In Scalia's view, the sovereign acts doctrine exists, and it applies in this case, but respondent-thrifts have overcome its "reverse presumption that the government remains free to make its own performance impossible through its manner of regulation."

D. Dissenting Opinion by Chief Justice Rehnquist, joined by Justice Ginsburg

Here, the analysis is most passionate. Justice Rehnquist blasts the seven-member plurality for clouding the unmistakability doctrine and reducing the sovereign acts doctrine to a "shell." The result is to "chang[e] the status of the Government to just another private party under the law of contracts." Few elements of his associates' analyses escape the Chief Justice's scorn. Surely, he argues, the conceded existence of a "`serious contest'" about the parties' competing contract interpretations gives the unmistakability doctrine a proper role to play here. Next, he questions the workability of Justice Souter's "newly-minted distinction" between (permissible) claims for damages for breach of an implied, risk-shifting agreement, and (impermissible) claims to enjoin exercise of a sovereign act--or damages equivalent to such an exercise--or claims for an exemption from such an exercise. Why, he asks, would plaintiffs not simply dress the former claims in the latter claims' clothing?

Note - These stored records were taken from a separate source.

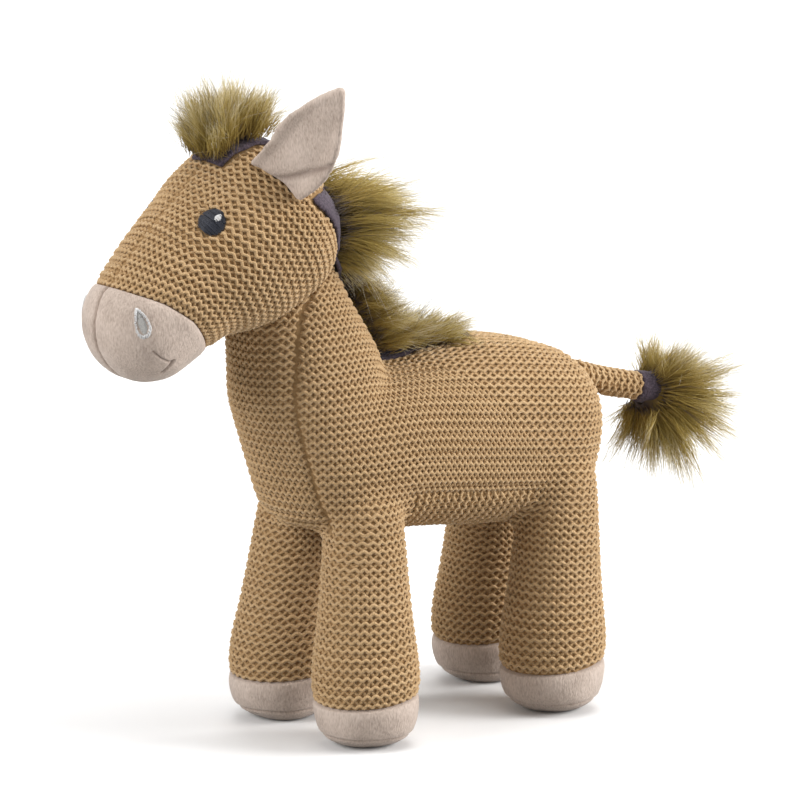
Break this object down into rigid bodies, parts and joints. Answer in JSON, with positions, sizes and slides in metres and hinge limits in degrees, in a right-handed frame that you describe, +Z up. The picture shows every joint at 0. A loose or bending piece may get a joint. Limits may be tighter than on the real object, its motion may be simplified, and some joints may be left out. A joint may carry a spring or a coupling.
{
  "type": "plush horse",
  "caption": "Knitted plush horse standing on pale plush hooves, with a pale muzzle, embroidered eyes and a faux-fur mane, forelock and tail tuft.",
  "frame": {"origin": "on the floor under the middle of the bounding box", "axes": "+Z up, -X toward the nose and +X toward the tail, -Y toward the horse's left side"},
  "size_m": [0.3714, 0.1256, 0.3107],
  "materials": {
    "knit": "matte",
    "pale_plush": "matte",
    "stuffing": "matte",
    "fur_backing": "matte",
    "fur_pile": "matte",
    "dark_thread": "matte",
    "white_thread": "matte",
    "grey_thread": "matte"
  },
  "bodies": {
    "body": {"side_panel_left": "knit", "side_panel_right": "knit", "neck_skin": "knit", "chest_panel": "knit", "belly_panel": "knit", "head_left": "knit", "head_right": "knit", "leg_front_left": "knit", "leg_front_right": "knit", "leg_rear_left": "knit", "leg_rear_right": "knit", "muzzle_left": "pale_plush", "muzzle_right": "pale_plush", "hoof_front_left": "pale_plush", "hoof_front_right": "pale_plush", "hoof_rear_left": "pale_plush", "hoof_rear_right": "pale_plush", "sole_front_left": "pale_plush", "sole_front_right": "pale_plush", "sole_rear_left": "pale_plush", "sole_rear_right": "pale_plush", "body_stuffing": "stuffing", "head_stuffing": "stuffing", "forelock_backing": "fur_backing", "mane_backing": "fur_backing", "forelock_pile": "fur_pile", "mane_pile_upper": "fur_pile", "mane_pile_lower": "fur_pile", "eye_left": "dark_thread", "eye_right": "dark_thread", "eye_glint_left": "white_thread", "eye_glint_right": "white_thread", "nostril_rim_left": "white_thread", "nostril_rim_right": "white_thread", "nostril_centre_left": "grey_thread", "nostril_centre_right": "grey_thread"},
    "ear_left": {"ear_left_front": "pale_plush", "ear_left_back": "pale_plush"},
    "ear_right": {"ear_right_front": "pale_plush", "ear_right_back": "pale_plush"},
    "tail": {"tail_skin": "knit", "tail_stuffing": "stuffing", "tail_tuft_backing": "fur_backing", "tail_tuft": "fur_pile"}
  },
  "joints": [
    {"name": "ear_left_fold", "type": "hinge", "parent": "body", "child": "ear_left", "pos_m": [-0.10648, -0.02445, 0.26613], "axis": [0.5515, -0.579, -0.6004], "range_deg": [-25, 45], "stiffness_Nm_per_rad": 0.01},
    {"name": "ear_right_fold", "type": "hinge", "parent": "body", "child": "ear_right", "pos_m": [-0.09748, 0.03155, 0.26613], "axis": [0.6041, -0.5867, 0.5394], "range_deg": [-4, 65], "stiffness_Nm_per_rad": 0.01},
    {"name": "tail_lift", "type": "hinge", "parent": "body", "child": "tail", "pos_m": [0.08529, 0.00355, 0.145], "axis": [0, 1, 0], "range_deg": [-28, 45]}
  ]
}
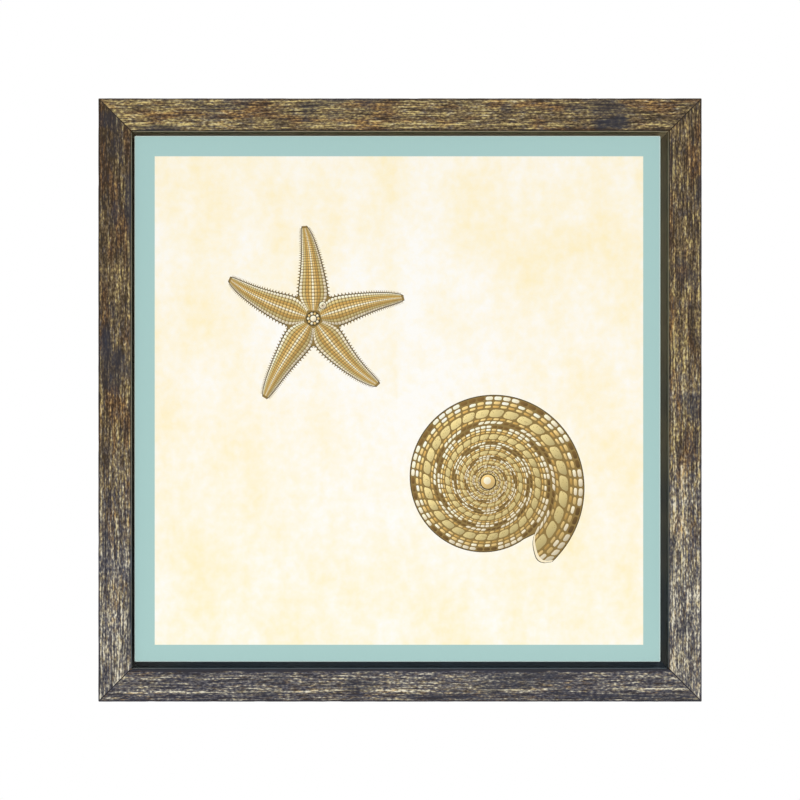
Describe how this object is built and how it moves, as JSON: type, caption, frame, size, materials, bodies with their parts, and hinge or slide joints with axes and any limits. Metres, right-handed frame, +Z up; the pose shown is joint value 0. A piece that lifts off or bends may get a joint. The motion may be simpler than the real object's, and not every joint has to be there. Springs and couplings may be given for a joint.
{
  "type": "framed canvas print",
  "caption": "Square canvas print standing in a distressed dark-wood float frame, with a narrow gap all round it and a sawtooth hanger and felt bumpers on its back.",
  "frame": {"origin": "where the object hangs: the notch of the sawtooth hanger that the wall nail carries, in the plane of the wall", "axes": "+Y into the wall, -Y out of the picture's front, +X to the viewer's right, +Z up"},
  "size_m": [0.466, 0.0343, 0.466],
  "materials": {
    "frame_wood": "dark distressed stain with worn golden streaks, matt",
    "printed_canvas": "matt cotton canvas, printed cream with a teal border",
    "stretcher_pine": "bare planed softwood",
    "screw_zinc": "bright zinc plate",
    "hanger_steel": "brassed steel",
    "bumper_felt": "dark felt"
  },
  "bodies": {
    "root": {"rail_top": "frame_wood", "rail_right": "frame_wood", "rail_bottom": "frame_wood", "rail_left": "frame_wood", "canvas": "printed_canvas", "stretcher_top": "stretcher_pine", "stretcher_right": "stretcher_pine", "stretcher_bottom": "stretcher_pine", "stretcher_left": "stretcher_pine", "screw_1": "screw_zinc", "screw_2": "screw_zinc", "screw_3": "screw_zinc", "screw_4": "screw_zinc", "screw_5": "screw_zinc", "screw_6": "screw_zinc", "screw_7": "screw_zinc", "screw_8": "screw_zinc", "sawtooth_hanger": "hanger_steel", "hanger_nail_left": "hanger_steel", "hanger_nail_right": "hanger_steel", "bumper_left": "bumper_felt", "bumper_right": "bumper_felt"}
  },
  "joints": []
}
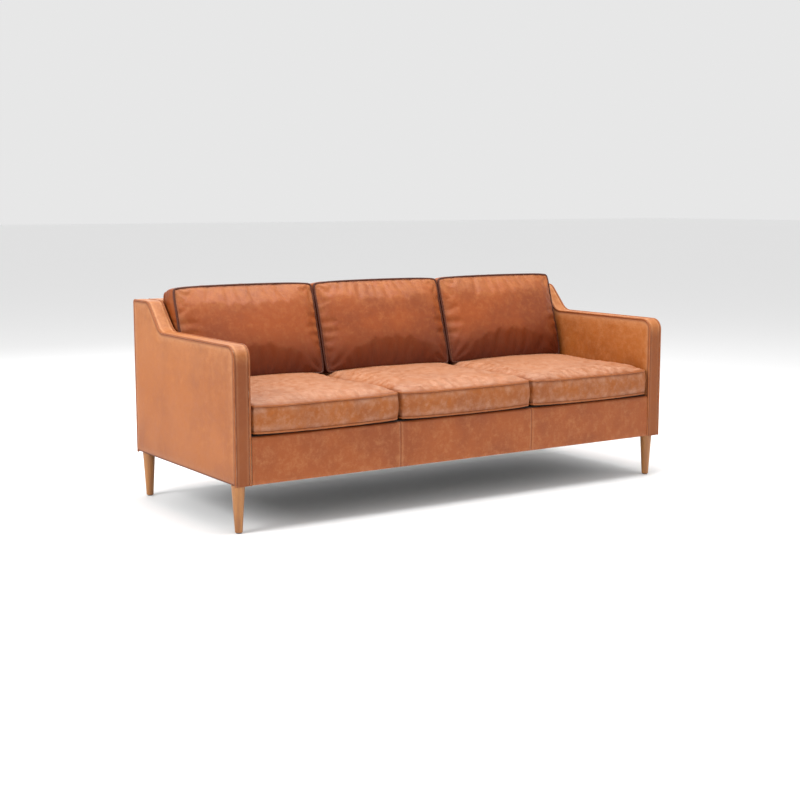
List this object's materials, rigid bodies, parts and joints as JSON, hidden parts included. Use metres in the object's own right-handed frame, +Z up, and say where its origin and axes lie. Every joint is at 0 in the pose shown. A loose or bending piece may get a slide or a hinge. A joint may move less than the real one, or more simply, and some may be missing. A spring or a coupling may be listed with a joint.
{
  "type": "sofa with wooden legs",
  "caption": "Leather sofa with loose seat and back cushions, slim welted arms that scoop up into the back, and round tapered wooden legs.",
  "frame": {"origin": "on the floor, at the centre of the sofa's overall length and depth", "axes": "+X along the length towards the right end as seen from the front, +Y from the front towards the back, +Z up"},
  "size_m": [2.057, 0.874, 0.85],
  "materials": {
    "body_leather": "aniline leather, satin",
    "seat_leather": "aniline leather, satin",
    "back_leather": "aniline leather, satin",
    "welt_leather": "leather-wrapped cord, satin",
    "leg_wood": "clear satin lacquer",
    "frame_wood": "sawn, unfinished",
    "plywood": "unfinished",
    "upholstery_foam": "open-cell foam",
    "seat_foam": "open-cell foam with wadding wrap",
    "fibre_filling": "fibre filling in a cotton case",
    "webbing": "woven elastic",
    "decking": "felt pad under woven cloth",
    "dust_cloth": "spun-bonded cloth",
    "spring_steel": "oiled spring wire",
    "plated_steel": "zinc plated",
    "zip_metal": "antique",
    "glide_plastic": "moulded nylon"
  },
  "bodies": {
    "frame": {"back_padding": "upholstery_foam", "back_rail": "frame_wood", "back_top_rail": "frame_wood", "back_top_welt": "welt_leather", "back_uprights": "plywood", "back_webbing": "webbing", "corner_blocks": "frame_wood", "dust_cover": "dust_cloth", "front_posts": "frame_wood", "front_rail": "frame_wood", "front_rail_cover": "body_leather", "front_rail_padding": "upholstery_foam", "hanger_bolts": "plated_steel", "inside_back_cover": "body_leather", "left_arm_boxing": "body_leather", "left_arm_inside_panel": "body_leather", "left_arm_outside_panel": "body_leather", "left_arm_padding": "upholstery_foam", "left_arm_rail": "frame_wood", "left_arm_welts": "welt_leather", "left_front_leg": "leg_wood", "left_rear_leg": "leg_wood", "left_side_rail": "frame_wood", "leg_glides": "glide_plastic", "outside_back_panel": "body_leather", "rear_posts": "frame_wood", "right_arm_boxing": "body_leather", "right_arm_inside_panel": "body_leather", "right_arm_outside_panel": "body_leather", "right_arm_padding": "upholstery_foam", "right_arm_rail": "frame_wood", "right_arm_welts": "welt_leather", "right_front_leg": "leg_wood", "right_rear_leg": "leg_wood", "right_side_rail": "frame_wood", "seat_deck": "decking", "seat_springs": "spring_steel", "seat_stretchers": "frame_wood", "spring_clips": "plated_steel", "spring_rail": "frame_wood", "spring_tie_wires": "spring_steel", "tee_nuts": "plated_steel"},
    "seat_cushion_left": {"seat_cushion_left_cover": "seat_leather", "seat_cushion_left_core": "seat_foam"},
    "seat_cushion_left_zip": {"seat_cushion_left_zip_slider": "zip_metal"},
    "seat_cushion_centre": {"seat_cushion_centre_cover": "seat_leather", "seat_cushion_centre_core": "seat_foam"},
    "seat_cushion_centre_zip": {"seat_cushion_centre_zip_slider": "zip_metal"},
    "seat_cushion_right": {"seat_cushion_right_cover": "seat_leather", "seat_cushion_right_core": "seat_foam"},
    "seat_cushion_right_zip": {"seat_cushion_right_zip_slider": "zip_metal"},
    "back_cushion_left": {"back_cushion_left_cover": "back_leather", "back_cushion_left_insert": "fibre_filling"},
    "back_cushion_left_zip": {"back_cushion_left_zip_slider": "zip_metal"},
    "back_cushion_centre": {"back_cushion_centre_cover": "back_leather", "back_cushion_centre_insert": "fibre_filling"},
    "back_cushion_centre_zip": {"back_cushion_centre_zip_slider": "zip_metal"},
    "back_cushion_right": {"back_cushion_right_cover": "back_leather", "back_cushion_right_insert": "fibre_filling"},
    "back_cushion_right_zip": {"back_cushion_right_zip_slider": "zip_metal"}
  },
  "joints": [
    {"name": "seat_cushion_left_slide", "type": "slide", "parent": "frame", "child": "seat_cushion_left", "axis": [0, -1, 0], "range_m": [0, 0.72]},
    {"name": "seat_cushion_left_zip_slide", "type": "slide", "parent": "seat_cushion_left", "child": "seat_cushion_left_zip", "axis": [-1, 0, 0], "range_m": [0, 0.45]},
    {"name": "seat_cushion_centre_slide", "type": "slide", "parent": "frame", "child": "seat_cushion_centre", "axis": [0, -1, 0], "range_m": [0, 0.72]},
    {"name": "seat_cushion_centre_zip_slide", "type": "slide", "parent": "seat_cushion_centre", "child": "seat_cushion_centre_zip", "axis": [-1, 0, 0], "range_m": [0, 0.45]},
    {"name": "seat_cushion_right_slide", "type": "slide", "parent": "frame", "child": "seat_cushion_right", "axis": [0, -1, 0], "range_m": [0, 0.72]},
    {"name": "seat_cushion_right_zip_slide", "type": "slide", "parent": "seat_cushion_right", "child": "seat_cushion_right_zip", "axis": [-1, 0, 0], "range_m": [0, 0.45]},
    {"name": "back_cushion_left_lift", "type": "slide", "parent": "frame", "child": "back_cushion_left", "axis": [0, 0.1115, 0.9938], "range_m": [0, 0.42]},
    {"name": "back_cushion_left_zip_slide", "type": "slide", "parent": "back_cushion_left", "child": "back_cushion_left_zip", "axis": [1, 0, 0], "range_m": [0, 0.45]},
    {"name": "back_cushion_centre_lift", "type": "slide", "parent": "frame", "child": "back_cushion_centre", "axis": [0, 0.1115, 0.9938], "range_m": [0, 0.42]},
    {"name": "back_cushion_centre_zip_slide", "type": "slide", "parent": "back_cushion_centre", "child": "back_cushion_centre_zip", "axis": [1, 0, 0], "range_m": [0, 0.45]},
    {"name": "back_cushion_right_lift", "type": "slide", "parent": "frame", "child": "back_cushion_right", "axis": [0, 0.1115, 0.9938], "range_m": [0, 0.42]},
    {"name": "back_cushion_right_zip_slide", "type": "slide", "parent": "back_cushion_right", "child": "back_cushion_right_zip", "axis": [1, 0, 0], "range_m": [0, 0.45]}
  ]
}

Further, he observes, Justice Souter never explains how courts are to determine whether a particular statute is "`free of governmental self-interest,'...or `tainted by' a Government objective of `self-relief....'" "Judging from the plurality's use of comments of individual legislators" for this purpose, the Chief Justice remarks, "it would appear that the sky is the limit...." Finally, he faults both Justice Scalia and Justice Breyer for failing to make findings of fact that are necessary for the respondents to prevail under their respective theories.

*As Special Litigation Counsel and Trial Attorney at the Justice Department, Joan Bernott Maginnis and Michael Kane litigated numerous cases involving the Federal banking agencies.